Just get some brass 30-06 cases and save yourself the trouble.

I have bags of once fired that I pickup at the range which I then turn into .270 for my hunting gun.

I have not tried annealing nickel cases, but nickel being a different metal than brass I would hazard a guess that it will most likely become hardened in the brass annealing process. Someone who knows something about metallurgy may be able to shed more light on whether or not this is true.
 
I am wanting to know if I can anneal nickel brass the same as yellow brass? Can I do this or does it screw up the nickel plating? I am making 25-06 out of 30-06. Can't seem to find any 25-06 stuff but have quite a bit of 30-06 nickel stuff here.


I have a question... is annealing brass the same process as annealing copper? Heat red hot and quench with water? (same process actually hardens steel)
 
If I can use the nicle stuff I will. Like I said I have lots of it. I already did a few test and it sized and trimmed up easily enough I just figured if I could anneal them it would help. As well they are as far as I know only nicle plated not solid nickel.
 
We were discussing this at the gun show Sunday. I have not done it but my shooting buddy did a bunch last fall. The cases are nickel plated not made of nickel so annealing them does work. The annealing left the nickel black in the neck and shoulder area. The black can be polished off, but required significant effort with scotch brite polishing pads.
 
Some times the nickel flakes off. Deforming the brass when necking down. Also it scuffs up the dies. And is a lot harder on your trimmer. Unless it's carbide. But still hard on the cutter. Necks seem to split more frequently than regular brass. It's kinda a pain in the @ss.
 
Don't heat them red hot. I turn mine in a deep socket in a drill until you get a bluish rainbow effect that starts moving toward the shoulder. I then spin inside the neck with steel wool on a slotted piece of wood dowel in a drill. It cleans up some of that abrasive nickel that gets inside the neck from the manufactuer. It scratches the bullet when seating if not polished. Which effects accuracy.
 
Brad....you really need to do some reading on Annealing. Doing brass is often done in a water bath, the neck and shoulder are heated with a torch....>DO NOT heat to red hot, in fact if you can see the red in daylight, you have gone too far. Slightly heat the area for approx 5-6 seconds with a moderate flame and then knock them over into the water...it will NOT harden them. Heating steel to red hot then quenching will not temper them either.....it anneals to make the steel soft. It is the next heating to straw, purple blue and a quench that tempers the steel.

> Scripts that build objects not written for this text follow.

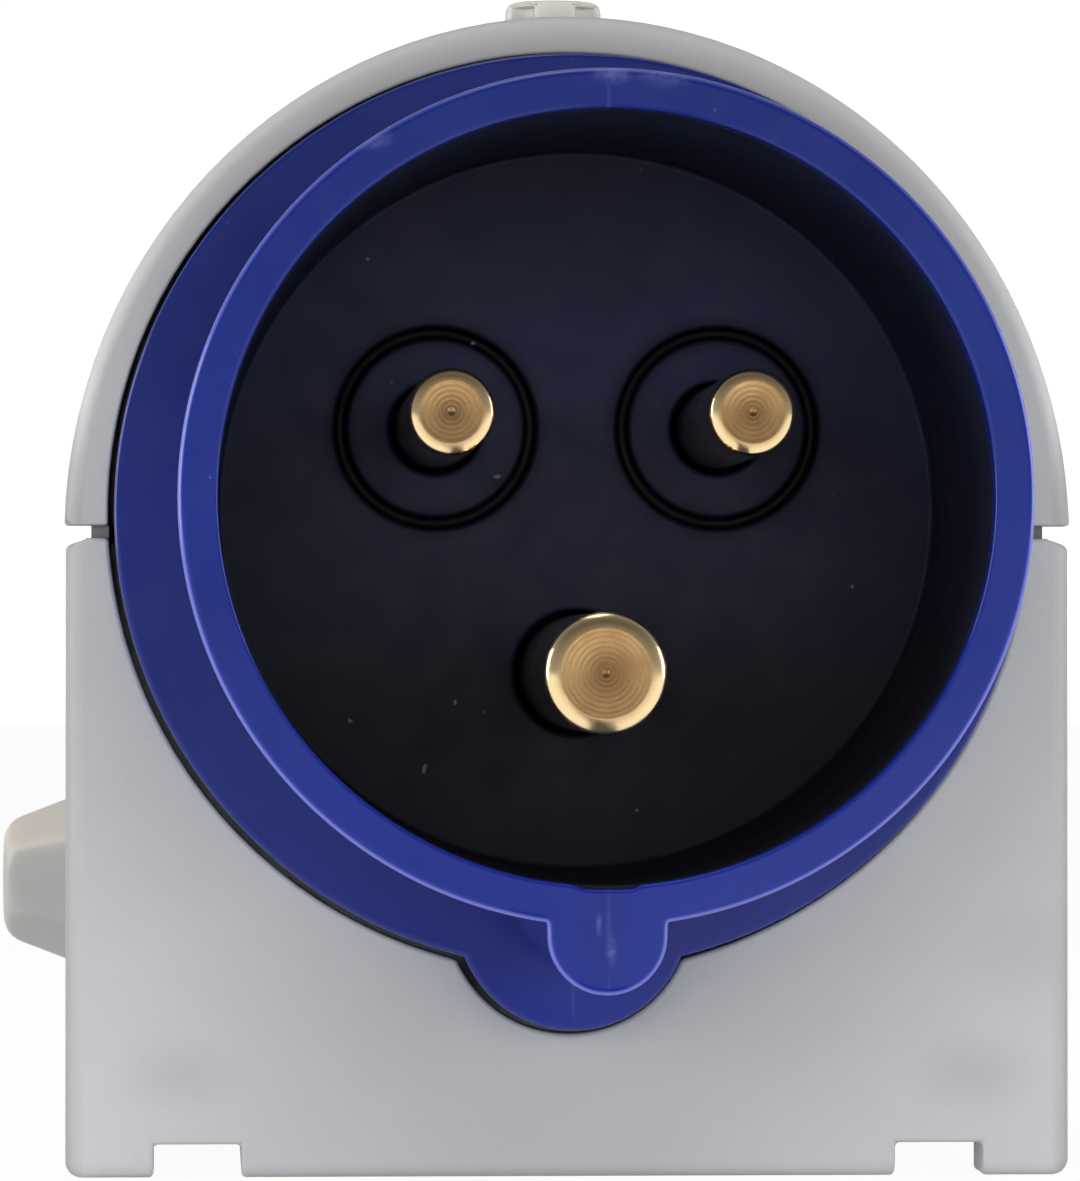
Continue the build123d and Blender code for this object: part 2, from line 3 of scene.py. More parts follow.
import bmesh
import bpy
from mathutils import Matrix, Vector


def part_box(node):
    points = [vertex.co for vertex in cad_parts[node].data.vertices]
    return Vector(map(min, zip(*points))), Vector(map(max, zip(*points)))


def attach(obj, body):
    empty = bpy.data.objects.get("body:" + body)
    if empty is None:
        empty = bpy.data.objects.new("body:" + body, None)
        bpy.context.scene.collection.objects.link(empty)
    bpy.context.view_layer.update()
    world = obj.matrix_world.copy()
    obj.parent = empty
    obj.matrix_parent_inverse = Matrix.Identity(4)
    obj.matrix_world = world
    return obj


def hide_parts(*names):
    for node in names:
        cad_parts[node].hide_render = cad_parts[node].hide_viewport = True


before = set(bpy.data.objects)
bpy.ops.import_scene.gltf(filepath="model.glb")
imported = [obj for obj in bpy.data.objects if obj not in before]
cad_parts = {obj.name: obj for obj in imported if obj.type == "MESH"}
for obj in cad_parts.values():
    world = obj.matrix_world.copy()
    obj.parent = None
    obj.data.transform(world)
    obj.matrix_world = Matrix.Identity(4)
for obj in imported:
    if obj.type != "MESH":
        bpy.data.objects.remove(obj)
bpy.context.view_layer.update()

# Base box
# A deep open box of light-grey thermoplastic, injection moulded in one shot with its bulkhead,
# screw posts and feet. Four screws through its floor hold it on the wall.
mm = 0.001
soft_edge = 0.3
least_edge = 1.3
seam_gap = 0.004
grey_light = (196, 197, 197)
grey_dark = (187, 188, 189)
shade_patch_drop, edge_shade_drop, crown_shade_drop = 26, 44, 90
housing_front = -44.0
side_edge_shade_x = (30.3, 31.3)
crown_axis_z = 41.6
crown_edge = (28.2, 31.2)
crown_height = (50.0, 70.0)
shade_patch_squash = (1.0, 0.2, 1.6)
# Each patch of painted shade has its x and height, its size and its share.
front_shade_patches = ((-24.5, 6.4, 5.0, 0.35), (25.6, 6.4, 5.5, 0.4), (-2.0, 3.0, 32.0, 0.74),
               (29.5, 14.0, 7.0, 0.2))


def limits(name):
    """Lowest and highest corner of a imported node, in millimetres."""
    low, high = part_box(name)
    return low / mm, high / mm


def metres(sizes, origin=0.0):
    """These sizes as metres, each counted from an origin in millimetres."""
    return [(origin + size) * mm for size in sizes]


def paint(red, green, blue):
    """A colour as a shader takes it, from the 0 to 255 values that it shows on screen."""
    shares = (red / 255, green / 255, blue / 255)
    return (*[s / 12.92 if s < 0.04 else ((s + 0.055) / 1.055) ** 2.4 for s in shares], 1.0)


def shifted(colour, step):
    """A colour raised or lowered by this much, as a shader takes it."""
    return paint(*[min(value + step, 255) for value in colour])


class Finish:
    """A new material with one surface shader, and short calls that add the steps of its skin."""

    def __init__(self, name, **constants):
        self.material = bpy.data.materials.new(name)
        self.material.use_nodes = True
        self.tree = self.material.node_tree
        self.shader = self.tree.nodes["Principled BSDF"]
        self.place = self.add("ShaderNodeTexCoord").outputs["Object"]
        for socket, value in constants.items():
            self.shader.inputs[socket.replace("_", " ")].default_value = value

    def join(self, value, socket):
        """Links a step to a socket, or sets the socket to a plain value."""
        if isinstance(value, bpy.types.NodeSocket):
            self.tree.links.new(value, socket)
        else:
            socket.default_value = value

    def add(self, kind, inputs=None, **settings):
        """A new step of this kind, with its inputs joined up."""
        made = self.tree.nodes.new(kind)
        for setting, value in settings.items():
            setattr(made, setting, value)
        for key, value in (inputs or {}).items():
            self.join(value, made.inputs[key])
        return made

    def along(self, kind="Object"):
        """X, Y and Z of the place, or with "Normal" of the way that the surface faces."""
        whole = self.add("ShaderNodeTexCoord").outputs[kind]
        return self.add("ShaderNodeSeparateXYZ", {"Vector": whole}).outputs

    def cloud(self, scale, detail=3.0):
        """Soft random patches, about 1 / scale metres across."""
        inputs = {"Vector": self.place, "Scale": scale, "Detail": detail}
        return self.add("ShaderNodeTexNoise", inputs).outputs["Fac"]

    def span(self, value, low, high, start=0.3, end=0.7):
        """Stretches a value from start..end to low..high."""
        inputs = {"Value": value, "From Min": start, "From Max": end, "To Min": low, "To Max": high}
        return self.add("ShaderNodeMapRange", inputs).outputs["Result"]

    def maths(self, operation, first, second=0.0):
        """Result of one step of arithmetic."""
        return self.add("ShaderNodeMath", {0: first, 1: second}, operation=operation).outputs[0]

    def length(self, point, squash):
        """Distance in metres from a point given in millimetres, with each axis squashed."""
        away = self.add("ShaderNodeVectorMath", {0: self.place, 1: metres(point)}, operation="SUBTRACT")
        away = self.add("ShaderNodeVectorMath", {0: away.outputs[0], 1: squash}, operation="MULTIPLY")
        away = self.add("ShaderNodeVectorMath", {0: away.outputs[0]}, operation="LENGTH")
        return away.outputs["Value"]

    def blend(self, share, first, second):
        """Colour between two colours, which are sockets 6 and 7 of this step."""
        return self.add("ShaderNodeMix", {"Factor": share, 6: first, 7: second}, data_type="RGBA").outputs[2]

    def relief(self, height, depth, under=None, strength=1.0):
        """Bump of this depth in millimetres, laid over another one."""
        inputs = {"Height": height, "Distance": depth * mm, "Strength": strength}
        if under is not None:
            inputs["Normal"] = under
        return self.add("ShaderNodeBump", inputs).outputs["Normal"]

    def near(self, point, size, squash=(1.0, 1.0, 1.0)):
        """1 at a point given in millimetres, falling to 0 at this distance from it."""
        distance = self.length(point, squash)
        inputs = {"Value": distance, "From Min": 0.0, "From Max": size * mm, "To Min": 1.0, "To Max": 0.0}
        return self.add("ShaderNodeMapRange", inputs, interpolation_type="SMOOTHSTEP").outputs["Result"]

    def reach(self, x, z):
        """Distance from an axis along Y, in metres."""
        return self.length((x, 0.0, z), (1.0, 0.0, 1.0))

    def wear(self, colour, roughness, normal):
        """The finished material, with this colour, roughness and bump."""
        self.join(colour, self.shader.inputs["Base Color"])
        self.join(roughness, self.shader.inputs["Roughness"])
        self.join(normal, self.shader.inputs["Normal"])
        return self.material


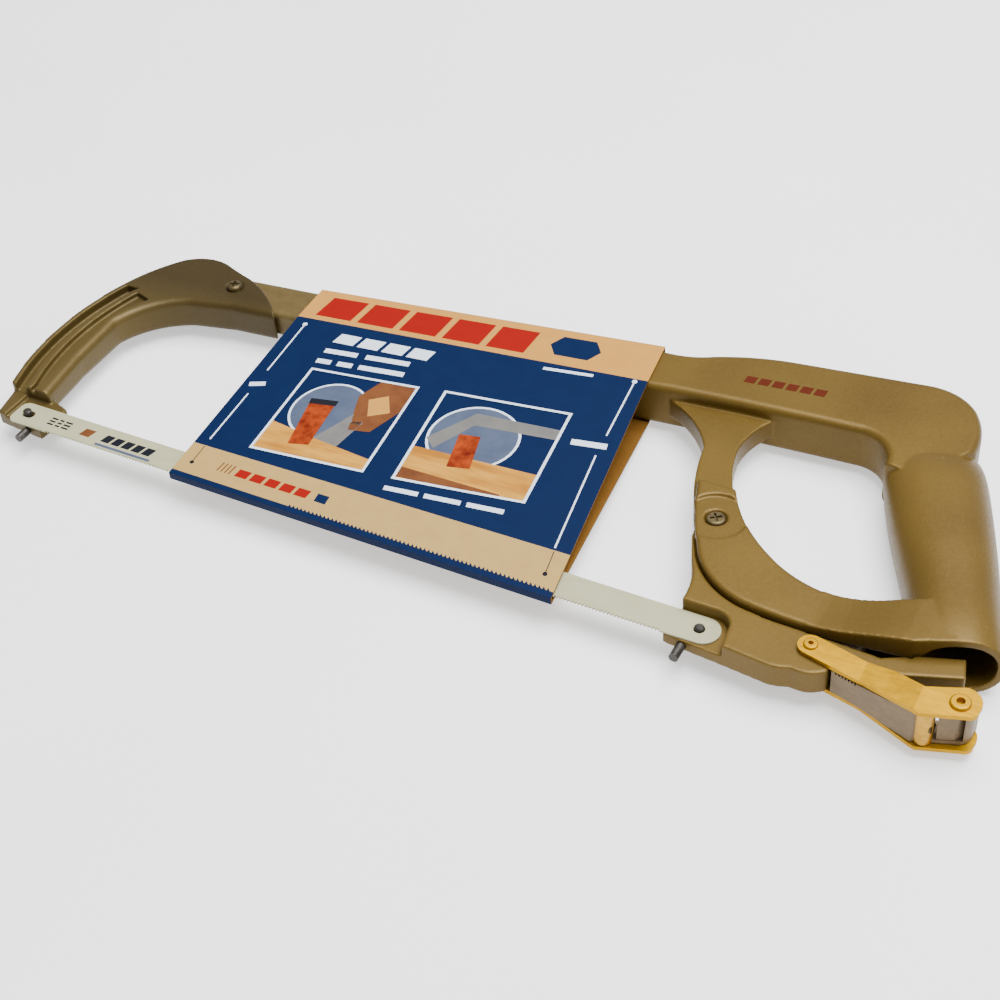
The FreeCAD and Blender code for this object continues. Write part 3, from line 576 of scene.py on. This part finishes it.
def bands(far):
    """The card's coloured bands, with a row of blocks and a mark on the top one."""
    side = "far" if far else "near"
    name_row = slanted_blocks(7, 4.5, 111, 19.0, 5, 2.0, 3.2)
    mark = [(117, 10.5), (121, 4.5), (136, 4.5), (140, 10.5), (136, 16.5), (121, 16.5)]
    printed(side + "_top_band", "cream", [band(0.2, 22.1)], 1, far)
    printed(side + "_blue_panel", "blue", [band(22.1, 110.5)], 1, far)
    printed(side + "_low_band", "low_cream", [band(110.5, 127.4)], 1, far)
    printed(side + "_edge_line", "blue", [band(127.4, 130.0)], 1, far)
    printed(side + "_name_blocks", "red", name_row, 2, far)
    printed(side + "_mark", "blue", [mark], 2, far)


def dimension_lines():
    strokes = [stroke((6.0, 27.4), (5.9, 60.0), 0.7), stroke((5.7, 76.0), (5.3, 106.5), 0.7),
               stroke((159.7, 24.0), (158.4, 53.5), 0.7), stroke((157.8, 64.0), (158.5, 109.5), 0.7)]
    ends = [dot((6.0, 26.6), 2.2), dot((159.7, 23.6), 2.2)]
    words = [stroke((3.0, 70.5), (9.6, 68.0), 2.6), stroke((145.9, 60.2), (160.6, 58.8), 2.8)]
    printed("dimension_lines", "white", strokes + ends + words, 2)
    low = [stroke((5.5, 111.0), (5.5, 120.5), 0.35), stroke((158.8, 111.0), (159.2, 120.5), 0.35),
           dot((5.5, 121.1), 1.9), dot((159.2, 121.2), 1.9)]
    printed("dimension_feet", "black", low, 2)


def line_blocks():
    """White bars in place of the card's lines of print."""
    top = slanted_blocks(24.0, 28.2, 71.5, 34.4, 4, 1.6, 2.0)
    second = [stroke((23.5, 40.4), (39.0, 39.6), 2.8), stroke((43.0, 39.4), (63.5, 38.4), 2.8)]
    third = [stroke((23.2, 47.4), (30.0, 47.0), 2.8), stroke((33.0, 46.8), (40.0, 46.4), 2.8),
             stroke((43.0, 46.2), (64.0, 45.0), 2.8)]
    under = [stroke((84.8, 105.2), (99.0, 103.8), 2.2), stroke((101.5, 103.6), (116.5, 102.2), 2.2),
             stroke((119.0, 102.0), (134.0, 100.6), 2.2)]
    small = [stroke((119.8, 25.6), (141.8, 24.6), 1.5)]
    printed("line_blocks", "white", top + second + third + under + small, 2)


def low_band_marks():
    """Small blocks, stripes and a printed row of teeth on the lower band."""
    stripes = [stroke((start, 121.4), (start + 0.7, 116.4), 0.6) for start in (17.5, 19.3, 21.1, 22.9)]
    mark = [(62, 117.2), (67, 117.2), (67, 121.4), (62, 121.4)]
    teeth = []
    for number in range(64):
        start = 54.0 + 1.72 * number
        teeth.append([(start, 127.5), (start + 0.2, 126.3), (start + 1.3, 127.5)])
    printed("low_blocks", "red", slanted_blocks(25.5, 117.2, 59.5, 121.4, 5, 0.8, 1.4), 2)
    printed("low_stripes", "tan", stripes, 2)
    printed("low_mark", "blue", [mark], 2)
    printed("low_teeth", "blue", teeth, 2)


def low_edge():
    """The card's folded lower edge, which the blue line runs round."""
    steps = 24
    vertices = []
    for step in range(steps + 1):
        spot = side_point(step / steps, 1.0)
        for z in (spot.z, -spot.z):
            vertices.append(place(spot.x, spot.y - EDGE_DROP, z))
    faces = [(2 * step, 2 * step + 1, 2 * step + 3, 2 * step + 2) for step in range(steps)]
    return on_sleeve(thicken(mesh_object("low_edge_line", vertices, faces, INKS["blue"])))


board()
low_edge()
for far in (False, True):
    bands(far)
first_picture()
second_picture()
dimension_lines()
line_blocks()
low_band_marks()


# ------------------------------------------------------------------ marks on the metal

BLADE_FACE = 0.37             # height of the ink on the blade
BEAM_FACE = 10.05             # and on the handle's beam
BEAM_TILT = math.radians(5.4)


def marked(name, ink, shapes, height, body):
    """Flat marks at a height in the saw's own axes, on one of its bodies."""
    vertices = []
    faces = []
    for corners in shapes:
        faces.append(tuple(range(len(vertices), len(vertices) + len(corners))))
        vertices += [place(x, y, height) for x, y in corners]
    piece = thicken(mesh_object(name, vertices, faces, INKS[ink]))
    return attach(piece, body)


def blade_mark(name, ink, shapes):
    return marked(name, ink, shapes, BLADE_FACE, "blade")


def blade_marks():
    """Generic bars and blocks beside the blade's front hole."""
    small = [stroke((x, y), (x + length, y), 0.9)
             for x, length in ((11.5, 3.0), (15.6, 2.2), (18.8, 3.4)) for y in (2.0, 0.2, -1.6)]
    blocks = [[(start, -2.2), (start + 4.0, -2.2), (start + 5.0, 2.2), (start + 1.0, 2.2)]
              for start in (39.5, 44.6, 49.7, 54.8, 59.9)]
    blade_mark("blade_small_marks", "black", small)
    blade_mark("blade_blocks", "black", blocks)
    blade_mark("blade_underline", "grey", [stroke((38.5, -4.3), (66.0, -4.3), 1.3)])
    blade_mark("blade_tan_block", "tan", [[(28.5, -2.2), (33.5, -2.2), (34.5, 2.2), (29.5, 2.2)]])


def beam_marks():
    """Row of generic blocks on the handle's beam."""
    along = Vector((math.cos(BEAM_TILT), math.sin(BEAM_TILT)))
    up = Vector((-along.y, along.x))
    start = Vector((265.4, 123.8))
    blocks = []
    for number in range(6):
        low = start + along * (5.6 * number)
        top = low + along * 0.6 + up * 4.2
        blocks.append([tuple(low), tuple(low + along * 4.4), tuple(top + along * 4.4), tuple(top)])
    marked("beam_blocks", "brown", blocks, BEAM_FACE, "frame")


blade_marks()
beam_marks()


# ------------------------------------------------------------------ floor, light and camera

FLOOR_SIDE = 60.0             # metres
FLOOR_DROP = 0.0002
FOCAL_LENGTH = 61.2           # millimetres on a 36 mm sensor


def floor():
    """Plain pale floor that glows a little, as a lit studio sweep does."""
    bpy.ops.mesh.primitive_plane_add(size=FLOOR_SIDE, location=(0, 0, -FLOOR_DROP))
    ground = bpy.context.object
    ground.name = "studio_floor"
    s = Shader("studio_floor")
    s.surface.inputs["Emission Color"].default_value = (1, 1, 1, 1)
    s.surface.inputs["Emission Strength"].default_value = 0.75
    paper = s.ramp(s.noise(6, 2, 0.5), (0.3, (0.61, 0.61, 0.62)), (0.7, (0.64, 0.64, 0.65)))
    ground.data.materials.append(s.finish(paper, 0.95, shine=0.1))


def softbox(name, position, aim, size, power):
    light = bpy.data.lights.new(name, "AREA")
    light.shape = "RECTANGLE"
    light.size, light.size_y = size
    light.energy = power
    lamp = show(name, light)
    lamp.location = position
    lamp.rotation_euler = (Vector(aim) - Vector(position)).to_track_quat("-Z", "Y").to_euler()


def camera():
    """The photograph's viewing angle, from above the saw's lower right."""
    right = Vector((0.8782, 0.4736, -0.0676))
    up = Vector((-0.2662, 0.6012, 0.7534))
    back = Vector((0.3974, -0.6436, 0.6541))
    lens = bpy.data.cameras.new("photo_camera")
    lens.lens = FOCAL_LENGTH
    lens.sensor_width = 36.0
    lens.clip_start = 0.01
    eye = show("photo_camera", lens)
    turn = Matrix((right, up, back)).transposed()
    eye.matrix_world = Matrix.Translation(place(460.0, -381.3, 419.9)) @ turn.to_4x4()
    bpy.context.scene.camera = eye


def world():
    sky = bpy.data.worlds.new("studio")
    bpy.context.scene.world = sky
    sky.use_nodes = True
    background = sky.node_tree.nodes["Background"]
    background.inputs["Color"].default_value = (1, 1, 1, 1)
    background.inputs["Strength"].default_value = 0.6


floor()
world()
softbox("overhead", (0.35, 0.20, 1.6), (0, 0, 0), (1.5, 1.2), 96)
softbox("right_fill", (1.5, -0.2, 0.8), (0.1, 0, 0), (1.0, 0.8), 9)
camera()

Yes you can anneal NP cases. I have done it opening up 30-06 to 35 Whelen. Without it the split rate was very high. Annealed and no more splits. Run a stainless bore brush on a drill and make a pass into and out of the neck with the drill and brush BEFORE running them into the die and it will remove the nickel inside the neck making sizing up much easier...you doing 25-06 might want to lightly lube the inside and outside of the neck to make for a smoother transition. Check overall case length after sizing down and make sure the necks are not too long. Trim them about 15 thous back from max and you are good to go for at least 3-4 loadings without trimming again.